Autant les œuvres et documents sont peu nombreux concernant Faugues, autant ils abondent du côté d’Isaac, même si son origine n’est pas très précise. Il se décrit lui-même comme « de Flandria » et serait né aux environ de 1450-55. La première trace de sa production est la copie de trois de ses motets dans un manuscrit de Innsbruk au cours des années 1470. Le 15 septembre 1484 il est payé comme « compositeur » à la cour de Sigismond d’Autriche à Innsbruk.
A partir de juillet 1485 il est à Florence, comme chanteur à Saint Jean, et fait partie du cercle de Laurent le magnifique pour qui il composera un motet : Qui dabit capiti meo aquam ? et peut-être la Missa ‘Salva nos’ à l’occasion de sa mort en 1492. Après le bannissement de Florence des Medicis en 1494, on retrouve Isaac à la cour de l’empereur Maximilien d’Autriche à partir de 1496, à qui il restera fidèle tout en se rendant de temps à autres dans des cours voisines.
L’année 1502, il postule au prestigieux poste de Maître de Chapelle à Ferrare, recommandé comme « pouvant composer sur demande », au contraire de son concurrent le plus prestigieux et qui sera finalement retenu, Josquin des Prez qui, lui, compose quand cela lui chante… En 1515, il est autorisé à résider de façon permanente à Florence tout en percevant son salaire de la cour impériale, sans doute pour des compositions, et y retrouve la famille Medicis, revenue au pouvoir depuis 1512. Suite à une maladie déclarée en décembre 1516, il meurt le 16 mars 1517 à Florence.
On connaît aujourd’hui de sa production 36 messes, plus de 50 motets, environ 100 chansons en français, italien, néerlandais et allemand et musiques sans paroles, mais sa contribution la plus fameuse résulte d’une commande du chapitre de la cathédrale de Constance en 1508 : le Choralis Constantinus, mise en musique du Propre de l’office des dimanches de l’année liturgique (mais pas les plus grandes fêtes pour lesquelles il avait déjà écrit des compositions à 6 voix), qui contiendra à la fin de sa vie, édités en trois volumes, 450 pièces correspondant à 99 offices.
Les deux messes qui nous concernent aujourd’hui présentent de grandes similarités structurelles.
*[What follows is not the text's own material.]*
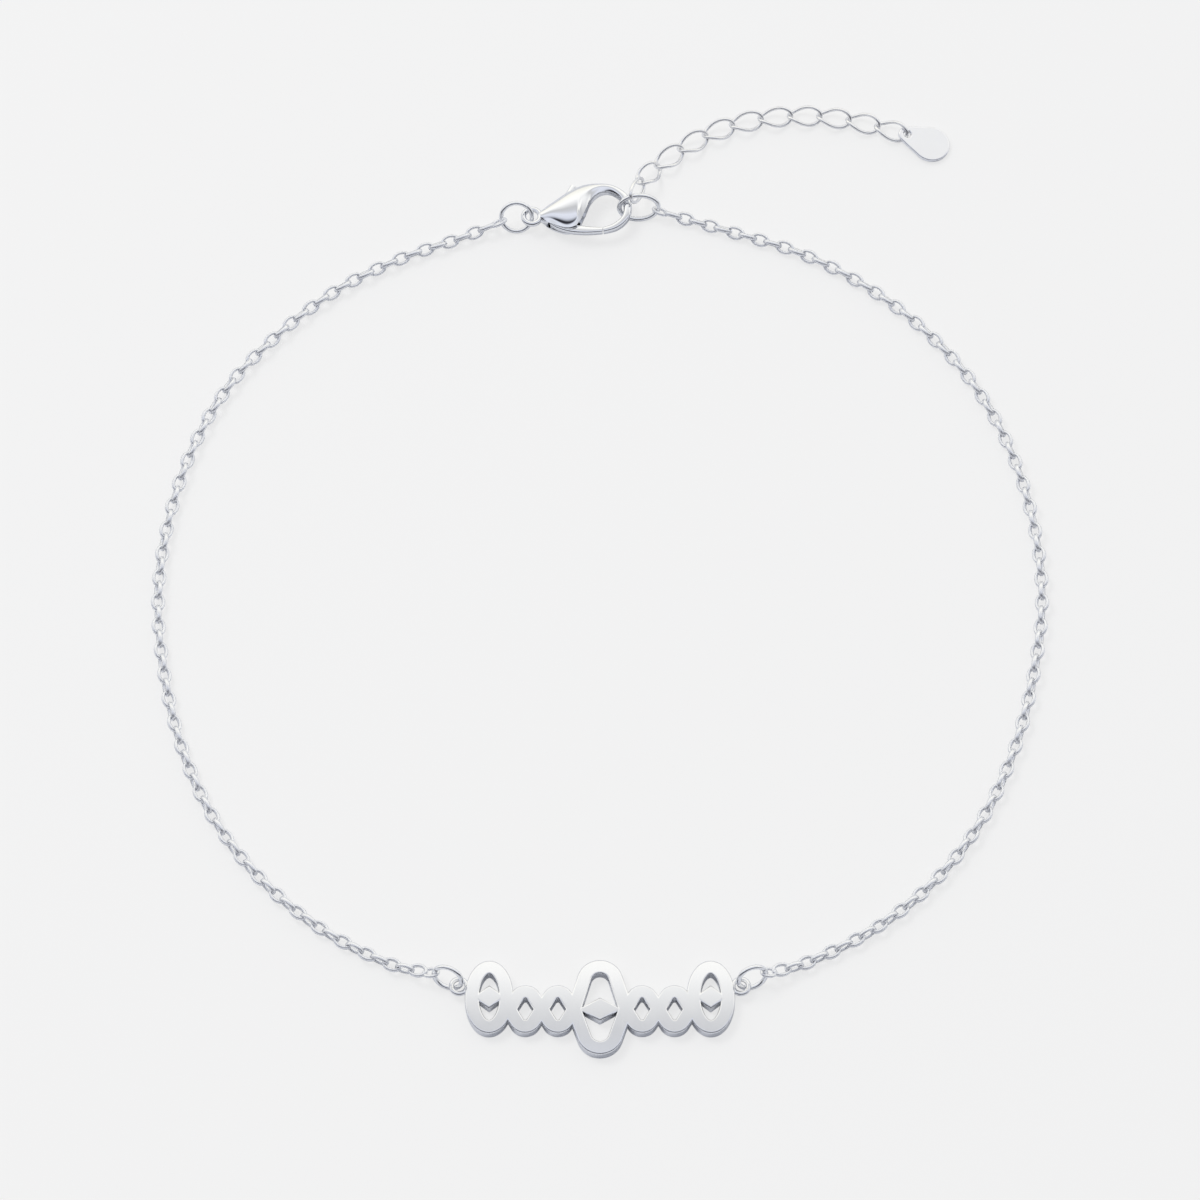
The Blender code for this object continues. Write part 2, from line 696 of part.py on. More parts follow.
def make_extender(ring, turn, bracelet):
    """The curb links from the end ring to the tag. It returns the last link's far end."""
    start = ring.point(turn)
    height = curb_height()
    route = [Vector((x * MM, y * MM, height)) for x, y in EXTENDER_ROUTE]
    fine = curve_through([start, *route], EXTENDER_WIRE)
    lengths = [0.0]
    for before, after in zip(fine, fine[1:]):
        lengths.append(lengths[-1] + (after - before).length)
    half_length = (EXTENDER_LINK_LENGTH - EXTENDER_WIRE) / 2
    pitch = EXTENDER_LINK_LENGTH - 2 * EXTENDER_WIRE - LINK_PLAY
    place = half_length - (EXTENDER_WIRE + ring.wire) / 2 - LINK_PLAY
    end = start
    for i in range(EXTENDER_LINKS):
        middle = point_at(fine, lengths, place + pitch * i)
        before = point_at(fine, lengths, place + pitch * i - half_length)
        after = point_at(fine, lengths, place + pitch * i + half_length)
        along = (after - before).normalized()
        flat = UP.cross(along).normalized()
        near, far = twisted(flat, EXTENDER_TWIST_NEAR), twisted(flat, EXTENDER_TWIST_FAR)
        if i == 0:
            near = far = ring.tangent(turn).cross(along).normalized()
        points = oval_link_points(middle, along, near, far, EXTENDER_LINK_LENGTH,
                                  EXTENDER_LINK_WIDTH, EXTENDER_WIRE)
        lift = UP * max(0.0, EXTENDER_WIRE / 2 - min(p.z for p in points))
        points = [p + lift for p in points]
        wire_object(f"extender_link_{i + 1:02d}", points, EXTENDER_WIRE, bracelet, True)
        end = middle + lift + along * half_length
    return end


def tag_outline(count=20):
    """A teardrop round its hole at (0, 0), with its round end on +X."""
    spread = math.acos((TAG_RADIUS - TAG_TIP_RADIUS) / TAG_REACH)
    outline = []
    for i in range(count + 1):
        turn = (math.pi - spread) * (2 * i / count - 1)
        outline.append(Vector((TAG_REACH + TAG_RADIUS * math.cos(turn),
                               TAG_RADIUS * math.sin(turn), 0.0)))
    for i in range(9):
        turn = math.pi - spread + 2 * spread * i / 8
        outline.append(Vector((TAG_TIP_RADIUS * math.cos(turn),
                               TAG_TIP_RADIUS * math.sin(turn), 0.0)))
    return outline


def make_tag(hole, bracelet):
    """The flat drop at the extender's end: its tip hangs on the last link, its end rests."""
    mesh = prism_mesh("tag", tag_outline(), -TAG_THICKNESS / 2, TAG_THICKNESS / 2)
    tag = add_object("tag", mesh, bracelet, (0.95, 0.95, 0.95), 0.12)
    circle = [Vector((math.cos(math.tau * i / 14), math.sin(math.tau * i / 14), 0.0))
              * TAG_HOLE_RADIUS for i in range(14)]
    drill = prism_mesh("tag_hole", circle, -TAG_THICKNESS, TAG_THICKNESS)
    cutter = add_object("tag_hole", drill, bracelet)
    combine(tag, cutter, "DIFFERENCE")
    reach = TAG_REACH + TAG_RADIUS
    dip = math.asin((hole.z - TAG_THICKNESS / 2) / reach)
    turn = Matrix.Rotation(TAG_HEADING, 4, "Z") @ Matrix.Rotation(dip, 4, "Y")
    for piece in (tag, cutter):
        piece.matrix_local = Matrix.Translation(hole) @ turn
    return tag


def centre_on_origin(bracelet):
    """Moves the empty so that the middle of the bounding box stands on the world's origin."""
    bpy.context.view_layer.update()
    graph = bpy.context.evaluated_depsgraph_get()
    corners = []
    for piece in bpy.context.scene.objects:
        if piece.type in ("MESH", "CURVE") and not piece.hide_render:
            shape = piece.evaluated_get(graph)
            corners += [shape.matrix_world @ vertex.co for vertex in shape.to_mesh().vertices]
            shape.to_mesh_clear()
    for axis in (0, 1):
        low = min(corner[axis] for corner in corners)
        high = max(corner[axis] for corner in corners)
        bracelet.location[axis] = -(low + high) / 2
    bpy.context.view_layer.update()


def main():
    clear_scene()
    bracelet = bpy.data.objects.new("bracelet", None)
    bpy.context.scene.collection.objects.link(bracelet)
    make_name_plate(bracelet)
    make_clasp_body(bracelet)
    make_clasp_lever(bracelet)
    rings = {
        "plate_ring_left": plate_ring(-1),
        "plate_ring_right": plate_ring(1),
        "clasp_ring": clasp_ring(),
        "end_ring": end_ring(),
    }
    for name, ring in rings.items():
        make_ring(name, ring, bracelet)
    top_left = make_end_link("end_link_clasp", rings["clasp_ring"], math.radians(195),
                             LEFT_ROUTE[0], bracelet)
    low_left = make_end_link("end_link_plate_left", rings["plate_ring_left"],
                             math.radians(180), LEFT_ROUTE[-1], bracelet)
    top_right = make_end_link("end_link_end_ring", rings["end_ring"], math.radians(-18),
                              RIGHT_ROUTE[0], bracelet)
    low_right = make_end_link("end_link_plate_right", rings["plate_ring_right"],
                              math.radians(180), RIGHT_ROUTE[-1], bracelet)
    make_chain("chain_left", top_left, LEFT_ROUTE, low_left, bracelet)
    make_chain("chain_right", top_right, RIGHT_ROUTE, low_right, bracelet)
    last = make_extender(rings["end_ring"], math.radians(108), bracelet)
    make_tag(last, bracelet)
    centre_on_origin(bracelet)


main()
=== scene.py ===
# %% [markdown]
# # A silver name bracelet, dressed on its frame
# The bracelet lies closed on a pale surface: a pierced plate, two lengths of fine cable chain,
# a lobster clasp, jump rings, a curb extender and a small drop. The frame holds its solids at
# their real size and place, in metres. This script keeps every piece where the frame has it and
# gives it the finer shape and the finish that the solids leave out.

# %% The frame
import json
import math

import bmesh
import bpy
import numpy as np
from mathutils import Matrix, Vector

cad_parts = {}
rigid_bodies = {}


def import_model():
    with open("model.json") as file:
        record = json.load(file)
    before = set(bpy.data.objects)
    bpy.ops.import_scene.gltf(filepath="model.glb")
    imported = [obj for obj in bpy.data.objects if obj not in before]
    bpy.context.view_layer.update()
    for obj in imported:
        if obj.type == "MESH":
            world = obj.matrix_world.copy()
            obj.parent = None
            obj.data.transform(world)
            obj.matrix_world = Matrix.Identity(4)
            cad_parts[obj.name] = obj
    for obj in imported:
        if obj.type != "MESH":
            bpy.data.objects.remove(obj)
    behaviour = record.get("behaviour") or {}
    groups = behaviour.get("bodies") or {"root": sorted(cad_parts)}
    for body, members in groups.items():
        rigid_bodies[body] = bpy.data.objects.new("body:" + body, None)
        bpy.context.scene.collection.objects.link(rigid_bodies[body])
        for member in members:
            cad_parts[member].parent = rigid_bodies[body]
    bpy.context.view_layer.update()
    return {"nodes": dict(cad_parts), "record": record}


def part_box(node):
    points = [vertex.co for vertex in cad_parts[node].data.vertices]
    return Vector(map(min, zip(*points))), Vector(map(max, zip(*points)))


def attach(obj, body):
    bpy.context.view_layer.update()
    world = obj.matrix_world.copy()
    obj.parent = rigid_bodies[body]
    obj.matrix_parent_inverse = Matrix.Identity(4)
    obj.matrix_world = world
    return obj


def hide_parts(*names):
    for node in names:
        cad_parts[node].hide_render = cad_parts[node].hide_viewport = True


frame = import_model()
MM = 0.001
UP = Vector((0.0, 0.0, 1.0))
print("nodes in the frame:", len(frame["nodes"]))

# %% [markdown]
# ## Where the loop's middle lies
# Every place below is told from the middle of the loop of chain. The plate's back is a mount of
# the record, and the plate lies a known way below the loop's middle, so the middle follows.

# %% The loop's middle
PLATE_DROP = 31.2 * MM
plate_back = Vector(frame["record"]["mounts"][0]["pos_m"])
loop_middle = plate_back + Vector((0.0, PLATE_DROP, 0.0))
print("loop's middle in mm:", [round(value / MM, 2) for value in loop_middle])

# %% [markdown]
# ## Objects and carriers
# Every object below is added in the same way. A carrier is a helper: it holds a curve or a mesh
# until its finished shape is copied into a plain mesh, and then it goes.

# %% Objects and carriers


def add_object(name, data):
    added = bpy.data.objects.new(name, data)
    bpy.context.scene.collection.objects.link(added)
    return added


def finished_mesh(carrier):
    graph = bpy.context.evaluated_depsgraph_get()
    mesh = bpy.data.meshes.new_from_object(carrier.evaluated_get(graph))
    bpy.data.objects.remove(carrier)
    return mesh


# %% [markdown]
# ## The camera
# The picture was taken with a long lens from in front and well above, so that the loop looks a
# little flattened. A view of 84 mm across at the loop's middle, from 430 mm away, gives the same
# framing. Its direction is kept as a vector, since the chain's links were laid to face it.

# %% The camera
CAMERA_ELEVATION = math.radians(64)
CAMERA_DISTANCE = 430 * MM
VIEW_WIDTH = 84 * MM
to_camera = Vector((0.0, -math.cos(CAMERA_ELEVATION), math.sin(CAMERA_ELEVATION)))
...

Chaque section (Kyrie, Gloria, Credo, Sanctus et Agnus) se présente en au moins trois parties, la première et la dernière présentant le Cantus Firmus dans un Tutti avec les quatre voix quand la ou les parties centrales sont souvent à deux ou trois voix dans un contrepoint plus libre, sans Cantus Firmus strict. La longue mélodie de la Missa La Basse Dance est toujours divisée en deux entre les parties qui portent le Cantus Firmus alors que celle, plus courte, de la Missa La Spagna ne l’est que pour le Kyrie et se répète, rythmiquement variée, dans la dernière partie des sections.
Pour en finir avec les comparaisons, on remarquera que la Missa La Spagna commence systématiquement chaque section dans un rythme lent qui s’accélère ensuite, alors que la Missa La Basse Dance de déroule dans un rythme globalement constant et assez rapide, pour finir le dernier Agnus en accélérant encore.
Par-delà les différences et similitudes, ce sont deux joyaux que vous entendrez aujourd’hui, reflets des évolutions successives de l’histoire mais aussi de personnalités contrastées, et qui demeurent des témoins actuels des liens qui peuvent de tout temps unir profane et sacré.